Record excerpts
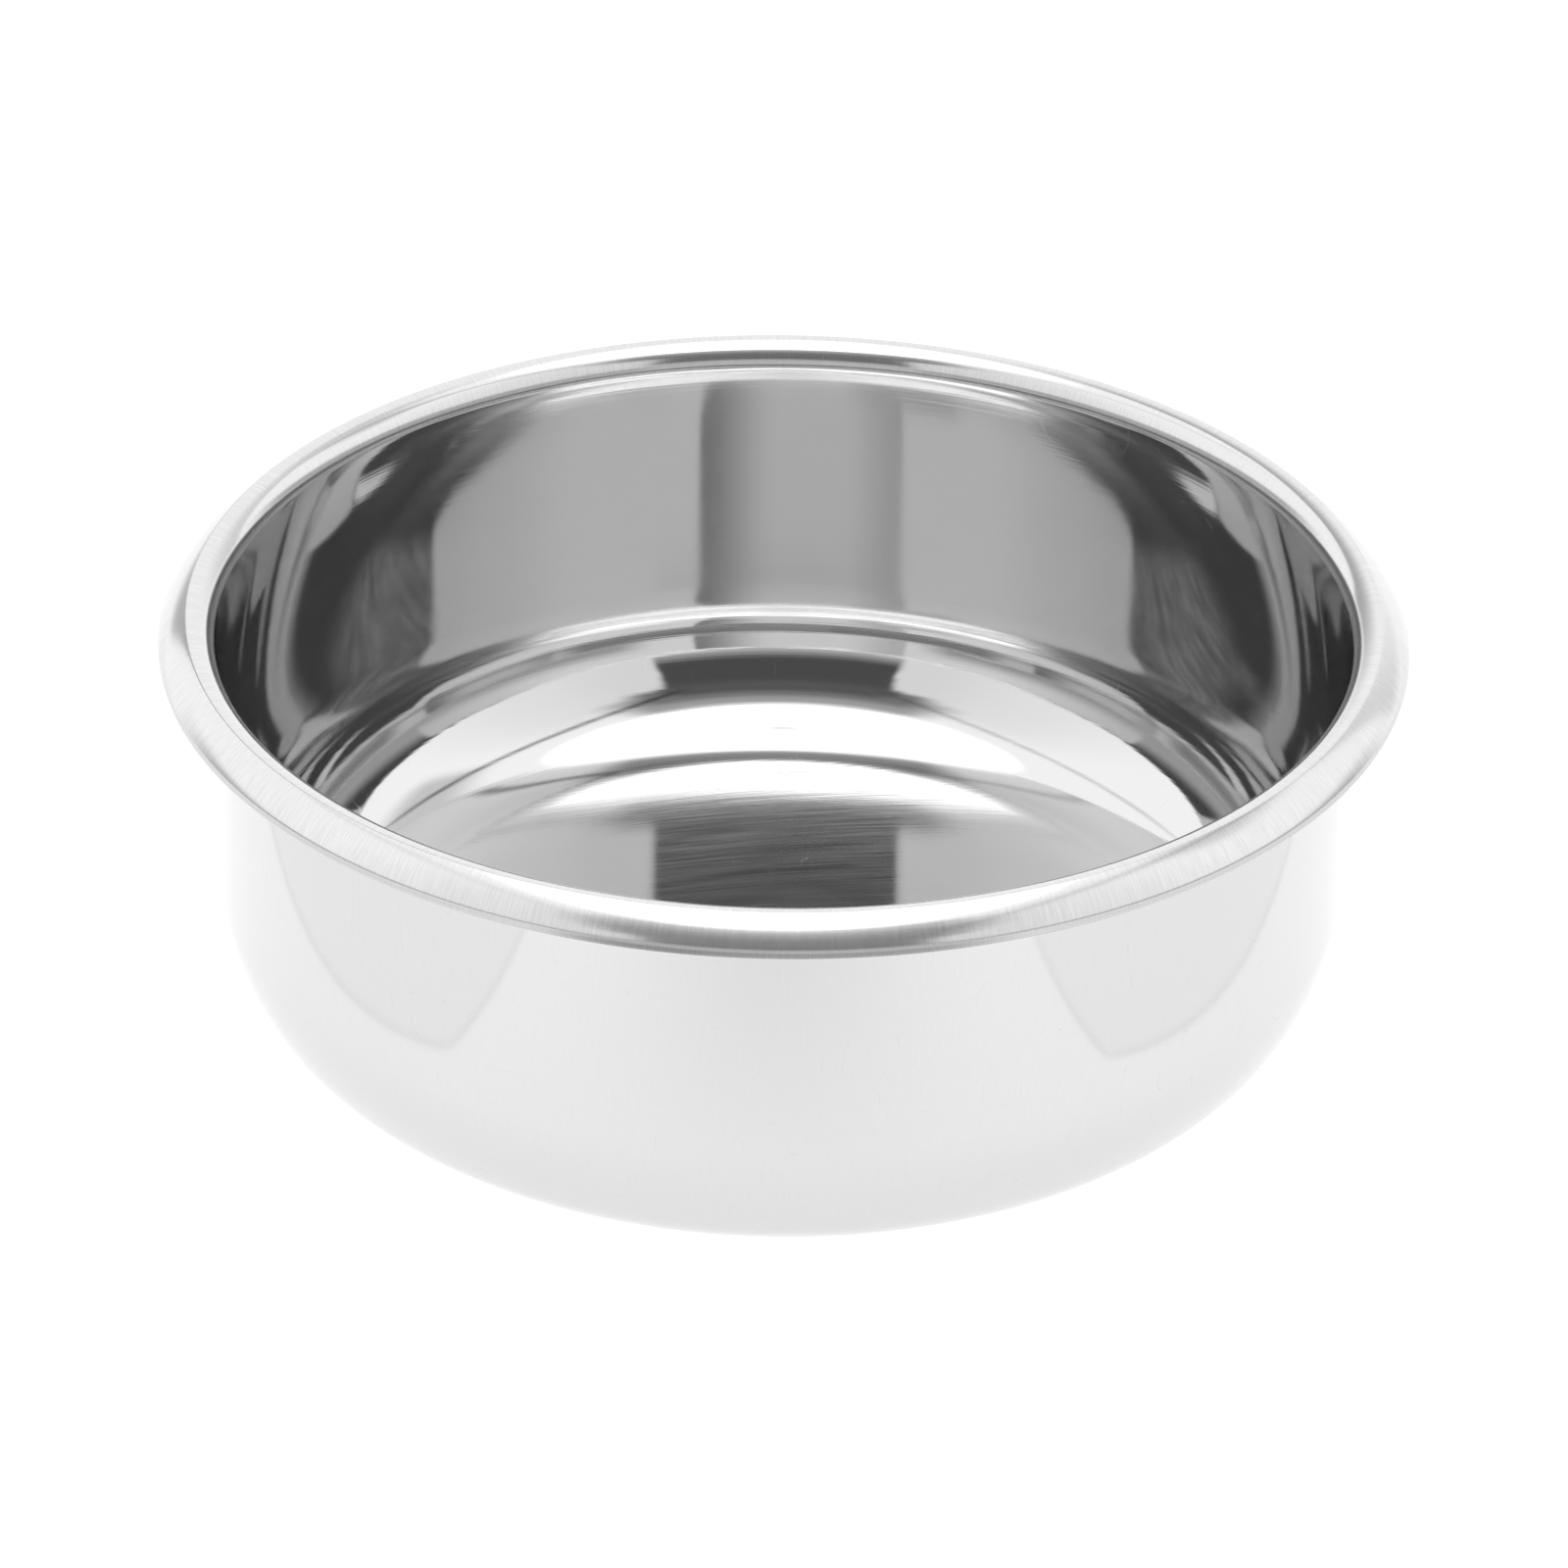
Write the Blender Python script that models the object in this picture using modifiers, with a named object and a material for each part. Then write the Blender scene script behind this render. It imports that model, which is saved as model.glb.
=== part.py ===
"""Shaving bowl: one deep-drawn steel sheet whose rim is turned out and rolled round a wire.

Metres, +Z up. The origin is the centre of the flat underside, and the bowl's axis is Z.
"""

import math

import bpy

# ---- Driving dimensions ------------------------------------------------------------------
RIM_RADIUS = 0.0600          # axis to the outermost point of the rolled rim
HEIGHT = 0.0430              # underside to the crest of the rim
SHEET = 0.0007               # thickness of the drawn sheet
CORNER_RADIUS = 0.0155       # bend between floor and wall, on the outside of the sheet
WALL_DRAFT = math.radians(1.15)  # the mouth is this much wider than a straight wall

# The rim, all on the face that shows: a lip, a crease at the crest, a slope and a tight curl.
LIP_RADIUS = 0.0026
CREASE_RADIUS = 0.00035
SLOPE_RADIUS = 0.0080
CURL_RADIUS = 0.0008
SLOPE_TOP = math.radians(30.0)      # fall of the slope where it leaves the crease
SLOPE_BOTTOM = math.radians(54.0)   # fall of the slope where the curl begins

GAP = 0.0003                 # air left between faces that touch on the real bowl
WIRE_RADIUS = 0.0007
WIRE_END_GAP = 0.0005        # the wire's two ends nearly meet

# ---- Smoothness --------------------------------------------------------------------------
STEPS = 64                   # facets round the axis
WIRE_BEVEL_RESOLUTION = 2
SHARP_ANGLE = math.radians(40.0)

QUARTER = math.pi / 2


def arc_span(radius, start, end):
    """Run and rise of an arc whose heading goes from start to end, measured from +X."""
    turn = 1.0 if end > start else -1.0
    run = turn * radius * (math.sin(end) - math.sin(start))
    rise = turn * radius * (math.cos(start) - math.cos(end))
    return run, rise


def walk(moves):
    """Follow lines and arcs from the axis along the sheet's upper face.

    A move is (length,) for a line or (radius, end heading, facets) for an arc. Each station
    is the point and the unit normal that looks away from the metal.
    """
    x, z, heading = 0.0, SHEET, 0.0
    stations = [(x, z, heading)]
    for move in moves:
        if len(move) == 1:
            x += move[0] * math.cos(heading)
            z += move[0] * math.sin(heading)
            stations.append((x, z, heading))
            continue
        radius, end, facets = move
        for i in range(facets):
            here = heading + (end - heading) * i / facets
            there = heading + (end - heading) * (i + 1) / facets
            run, rise = arc_span(radius, here, there)
            x += run
            z += rise
            stations.append((x, z, there))
        heading = end
    return [((x, z), (-math.sin(a), math.cos(a))) for x, z, a in stations]


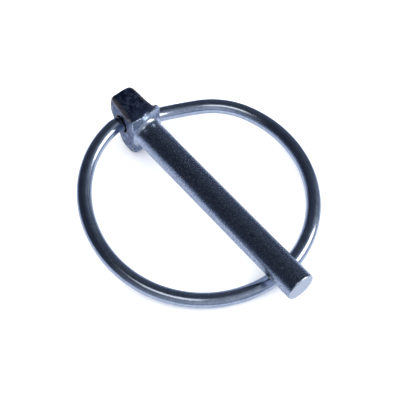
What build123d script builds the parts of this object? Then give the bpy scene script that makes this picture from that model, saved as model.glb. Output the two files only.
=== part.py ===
from build123d import *
import os
from math import acos, cos, pi, radians, sin, sqrt

# Hitch pin lock: a one-piece forged pin and a spring-wire ring that turns in the pin's head.
# Millimetres and degrees. +X runs along the shank to its tip, +Y across the head, and +Z is up.
# Everything is drawn from the shank's axis at the collar face, and then moved back by half the
# shank, so that the origin is at the middle of the shank.

# ---- forged pin: shank ----
shank_diameter = 6.0
shank_length = 46.0            # collar face to tip
root_radius = 1.2              # flare between the collar face and the shank
tip_edge_radius = 0.25

# ---- forged pin: head, side outline before its corners are rounded ----
collar_width = 7.0             # across the head at the collar face
head_length = 9.4              # behind the collar face
head_rise = 5.8                # collar's top edge above the shank's axis
saddle_rise = 4.3              # dip in the top, behind the collar
saddle_setback = 2.4
rear_rise = 5.0                # top of the far end
rear_lean = 0.6                # top of the far end, ahead of its furthest point
rear_point_rise = 0.4          # furthest point above the shank's axis
lobe_drop = 7.3                # lowest point of the lobe
lobe_setback = 4.7
collar_drop = 5.9              # collar's lower edge

# ---- forged pin: head, roundings ----
saddle_radius = 3.0
rear_top_radius = 1.4
rear_radius = 3.0
lobe_radius = 2.0
chin_radius = 0.9
rear_width = 5.5               # across the head at its far end
rear_side_radius = 1.2
forged_edge_radius = 0.8
collar_edge_radius = 0.2       # trimmed edge round the collar face

# ---- cross bore: one oblique hole that takes both ends of the ring ----
bore_clearance = 0.35          # radial, a loose hinge
mouth_edge_radius = 0.25
bore_left = (-4.4, 0.7)        # x, z where the bore's axis meets the collar's left side plane
bore_right = (-3.4, -1.5)      # x, z where it meets the right side plane

# ---- spring ring ----
wire_diameter = 3.0
ring_radius = 22.5             # to the wire's centreline
ring_gap = 0.85                # between the wire and the shank, where they cross
ring_overlap = 6.6             # from the wire's centreline, where it crosses the shank, to the tip
ring_tilt = 4.0                # of the ring's flat part, down towards the tip
left_arm_angle = 125.0         # share of the circle that gives way to the left arm
right_arm_angle = 65.0         # and to the right arm
left_heading = 11.0            # of the left arm, towards the tip, where its end bend starts
end_bend_radius = 4.0          # bend that turns the left arm into the bore
end_depth = 2.4                # wire end inside the bore
end_edge_radius = 0.3

os.makedirs("parts", exist_ok=True)

shank_radius = shank_diameter / 2
wire_radius = wire_diameter / 2
bore_radius = wire_radius + bore_clearance
half_collar = collar_width / 2
face_tolerance = 0.01

left_mouth = Vector(bore_left[0], -half_collar, bore_left[1])
right_mouth = Vector(bore_right[0], half_collar, bore_right[1])
bore_axis = (right_mouth - left_mouth).normalized()
bore_middle = (left_mouth + right_mouth) / 2


def rounded(face, corners):
    """Round the corners of a flat outline, each by its own radius."""
    for corner, radius in corners:
        nearest = face.vertices().sort_by_distance(corner)[0]
        face = fillet(nearest, radius)
    return face


def head_blank():
    """The head as its side outline crossed with its plan outline."""
    collar_top = (0, head_rise)
    saddle = (-saddle_setback, saddle_rise)
    rear_top = (rear_lean - head_length, rear_rise)
    rear_point = (-head_length, rear_point_rise)
    lobe = (-lobe_setback, -lobe_drop)
    chin = (0, -collar_drop)
    outline = Polyline(collar_top, saddle, rear_top, rear_point, lobe, chin, close=True)
    side = rounded(
        make_face(outline),
        [
            (saddle, saddle_radius),
            (rear_top, rear_top_radius),
            (rear_point, rear_radius),
            (lobe, lobe_radius),
            (chin, chin_radius),
        ],
    )
    side = extrude(Plane.XZ * side, collar_width, both=True)

    rear_left = (-head_length, -rear_width / 2)
    rear_right = (-head_length, rear_width / 2)
    plan = rounded(
        make_face(
            Polyline((0, -half_collar), (0, half_collar), rear_right, rear_left, close=True)
        ),
        [(rear_left, rear_side_radius), (rear_right, rear_side_radius)],
    )
    plan = extrude(plan, 2 * lobe_drop, both=True)
    return side & plan


def root_flare():
    """Concave ring of metal between the collar face and the shank."""
    lip = shank_radius + root_radius
    outline = Wire(
        [
            Edge.make_line((0, 0), (root_radius, 0)),
            Edge.make_line((root_radius, 0), (root_radius, shank_radius)),
            RadiusArc((root_radius, shank_radius), (0, lip), root_radius).edge(),
            Edge.make_line((0, lip), (0, 0)),
        ]
    )
    flare = revolve(Plane.XZ * make_face(outline), Axis.X)
    return flare & Box(2 * shank_length, collar_width, 2 * shank_length)


def forged_pin():
    """Head, flared root and shank in one forging, with the oblique cross bore."""
    head = head_blank()
    side_edges = head.edges().filter_by(lambda e: abs((e @ 0.5).Y) > rear_width / 4)
    long_edges = side_edges.filter_by(lambda e: (e @ 0.5).X < -face_tolerance)
    head = fillet(long_edges, forged_edge_radius)
    collar_edges = head.edges().filter_by_position(Axis.X, -face_tolerance, face_tolerance)
    head = fillet(collar_edges, collar_edge_radius)

    shank = Pos(shank_length / 2, 0, 0) * Rot(0, 90, 0) * Cylinder(shank_radius, shank_length)
    tip_edge = shank.edges().sort_by(Axis.X)[-1]
    shank = fillet(tip_edge, tip_edge_radius)

    pin = head + root_flare() + shank
    before = pin.edges()
    pin -= Plane(origin=bore_middle, z_dir=bore_axis) * Cylinder(bore_radius, 3 * collar_width)
    mouths = [e for e in pin.edges() - before if abs((e @ 0.5).Y) > rear_width / 4]
    return fillet(mouths, mouth_edge_radius)


def biarc(start, start_direction, end, end_direction):
    """Two arcs that leave start along one direction and reach end along another."""
    chord = end - start
    total = start_direction + end_direction
    spread = 2 * (1 - start_direction.dot(end_direction))
    along = chord.dot(total)
    reach = (sqrt(along**2 + spread * chord.dot(chord)) - along) / spread
    joint = (start + end + (start_direction - end_direction) * reach) / 2
    first = Edge.make_tangent_arc(start, start_direction, joint)
    second = Edge.make_tangent_arc(joint, first % 1, end)
    return [first, second]


def end_bend():
    """The sharp bend just outside the left mouth, from the bore's axis to the arm's heading."""
    outward = bore_axis * -1
    heading = Vector(sin(radians(left_heading)), -cos(radians(left_heading)), 0)
    turn = acos(outward.dot(heading))
    across = (heading - outward * outward.dot(heading)).normalized()
    knee = left_mouth + (outward * sin(turn) + across * (1 - cos(turn))) * end_bend_radius
    return Edge.make_tangent_arc(left_mouth, outward, knee), knee, heading


def ring_path():
    """The wire's centreline, from its left end in the bore, round to its right end."""
    crossing_x = shank_length - ring_overlap
    crossing_z = -(shank_radius + ring_gap + wire_radius)
    tilt = radians(ring_tilt)
    outward = Vector(cos(tilt), 0, -sin(tilt))
    centre = Vector(crossing_x, 0, crossing_z) - outward * ring_radius
    sideways = Vector(0, 1, 0)

    def on_circle(angle):
        """Angle 0 is at the head, and 180 is where the wire crosses the shank."""
        a = radians(angle)
        return centre - outward * (ring_radius * cos(a)) - sideways * (ring_radius * sin(a))

    def direction(angle):
        a = radians(angle)
        return outward * sin(a) - sideways * cos(a)

    left, right = left_arm_angle, 360 - right_arm_angle
    circle = ThreePointArc(on_circle(left), on_circle(180), on_circle(right)).edge()
    bend, knee, heading = end_bend()
    left_arm = biarc(on_circle(left), direction(left) * -1, knee, heading * -1)
    right_arm = biarc(on_circle(right), direction(right), right_mouth, bore_axis * -1)
    left_end = Edge.make_line(left_mouth, left_mouth + bore_axis * end_depth)
    right_end = Edge.make_line(right_mouth, right_mouth - bore_axis * end_depth)
    return Wire([left_end, bend, left_arm[1], left_arm[0], circle, *right_arm, right_end])


def spring_ring():
    """Round spring wire, bent to a ring whose ends point at each other along the bore."""
    path = ring_path()
    section = Plane(origin=path @ 0, z_dir=path % 0) * Circle(wire_radius)
    ring = sweep(section, path=path)
    expected = pi * wire_radius**2 * path.length
    print("ring volume over section times length:", ring.volume / expected)
    end_faces = ring.faces().filter_by(GeomType.PLANE)
    return fillet(end_faces.edges(), end_edge_radius)


for name, solid in (("forged_pin", forged_pin()), ("spring_ring", spring_ring())):
    solid = Pos(-shank_length / 2, 0, 0) * solid
    export_step(solid, f"parts/{name}.step")
    print(name, round(solid.volume, 3), solid.bounding_box())
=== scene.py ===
import bpy
import bmesh
import math
from mathutils import Matrix, Vector, kdtree


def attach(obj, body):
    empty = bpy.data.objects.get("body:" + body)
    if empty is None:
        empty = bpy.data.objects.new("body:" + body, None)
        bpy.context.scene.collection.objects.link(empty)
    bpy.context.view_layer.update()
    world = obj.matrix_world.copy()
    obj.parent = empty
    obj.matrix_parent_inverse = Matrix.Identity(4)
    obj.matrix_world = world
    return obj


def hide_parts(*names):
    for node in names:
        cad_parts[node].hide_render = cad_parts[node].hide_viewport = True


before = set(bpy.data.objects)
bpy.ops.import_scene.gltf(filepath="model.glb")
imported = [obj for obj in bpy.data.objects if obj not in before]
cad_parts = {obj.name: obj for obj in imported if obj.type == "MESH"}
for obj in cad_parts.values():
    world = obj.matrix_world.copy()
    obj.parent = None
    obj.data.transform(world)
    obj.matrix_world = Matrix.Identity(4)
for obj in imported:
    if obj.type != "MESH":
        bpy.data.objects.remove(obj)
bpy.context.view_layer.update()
mm = 0.001

def activate(piece):                            # only this piece is selected and active
    bpy.ops.object.select_all(action='DESELECT')
    piece.select_set(True)
    bpy.context.view_layer.objects.active = piece

def startEdit(piece):
    activate(piece)
    bpy.ops.object.mode_set(mode='EDIT')

def endEdit():
    bpy.ops.object.mode_set(mode='OBJECT')

def pick(piece, kind, test):                    # in edit mode, selects what passes the test
    bpy.ops.mesh.select_mode(type=kind)
    bpy.ops.mesh.select_all(action='DESELECT')
    shape = bmesh.from_edit_mesh(piece.data)
    for part in {'VERT': shape.verts, 'EDGE': shape.edges}[kind]:
        if test(part):
            part.select_set(True)
    bmesh.update_edit_mesh(piece.data)

def settle(piece):                              # place and size go into the mesh
    activate(piece)
    bpy.ops.object.transform_apply(location=True, rotation=True, scale=True)

def useModifier(piece, kind, **settings):       # adds a modifier and applies it
    activate(piece)
    modifier = piece.modifiers.new(kind.title(), kind)
    for name, value in settings.items():
        setattr(modifier, name, value)
    bpy.ops.object.modifier_apply(modifier=modifier.name)

def toMetres(piece):                            # pieces are modelled in millimetres
    piece.scale = (mm, mm, mm)
    settle(piece)

def middleOf(part):
    return sum((v.co for v in part.verts), Vector()) / len(part.verts)

def isAt(v, spot, slack):                       # seen from the side
    return abs(v.co.x - spot.x) < slack and abs(v.co.z - spot.z) < slack

pinSizes = {                                    # millimetres, from the shank's middle
    'collarX': -23.0, 'collarHalf': 3.5, 'collarDrop': 5.9, 'rearHalf': 2.75,
    'headLength': 9.4, 'headRise': 5.5, 'headDrop': 7.25,
    'saddleBack': 2.4, 'saddleRise': 4.3, 'lobeBack': 4.7, 'backSlope': 0.36,
    'rearTop': (-8.85, 5.25), 'rearPoint': (-9.5, 0.4),
    # how far each corner's rounding reaches along its two sides
    'rearPointRound': 1.05, 'lobeRound': 1.6, 'rearTopRound': 1.35, 'chinRound': 0.67,
    'saddleRound': 1.0, 'lipBevel': 0.35,
    # how far behind the collar, or how low, the edges start to be worn round, and over what run
    'roundFrom': 0.7, 'roundOver': 1.2, 'lobeFrom': -2.2, 'lobeOver': 1.5,
    'rearFrom': 6.4, 'rearOver': 2.0,
    'edgePasses': 85, 'rearPasses': 10, 'drawnPasses': 12,
    'blankVoxel': 0.2, 'skinVoxel': 0.14,
    'shankRadius': 3.0, 'shankLength': 46.0, 'rootRadius': 1.2, 'tipEdge': 0.25,
    'stubDepth': 0.4, 'shankSides': 80, 'drawnFrom': 1.6, 'drawnShort': 0.5,
    'boreRadius': 1.85, 'boreLeft': (-4.4, 0.7), 'boreRight': (-3.4, -1.5),
    'lipLump': (-0.55, 2.8, 5.12), 'lipLumpRadius': 0.5, 'lumpFrom': 2.2,
    'lipReach': 0.6, 'lipFoot': 4.5, 'lipFade': 0.7,
    'forgedWave': 0.16, 'waveSize': 1.5, 'trimTear': 0.42, 'tearSize': 0.9,
    'trimNotch': 0.5, 'notchY': 0.35, 'notchHalf': 0.4,
    'wearFrom': 0.1, 'wearOver': 0.6,
}

def boreMouth(name, side):                      # where the bore's axis meets a side of the collar
    x, z = pinSizes[name]
    return Vector((pinSizes['collarX'] + x, side * pinSizes['collarHalf'], z))

boreLeft, boreRight = boreMouth('boreLeft', -1), boreMouth('boreRight', 1)
boreAxis = (boreRight - boreLeft).normalized()
boreMiddle = (boreLeft + boreRight) / 2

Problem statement
Repeat, word for word, only the lines from the line holding "obj.matrix_world = world" through the line holding "imported = [obj", with both of those lines included.

Result for this task
    obj.matrix_world = world
    return obj


def hide_parts(*names):
    for node in names:
        cad_parts[node].hide_render = cad_parts[node].hide_viewport = True


before = set(bpy.data.objects)
bpy.ops.import_scene.gltf(filepath="model.glb")
imported = [obj for obj in bpy.data.objects if obj not in before]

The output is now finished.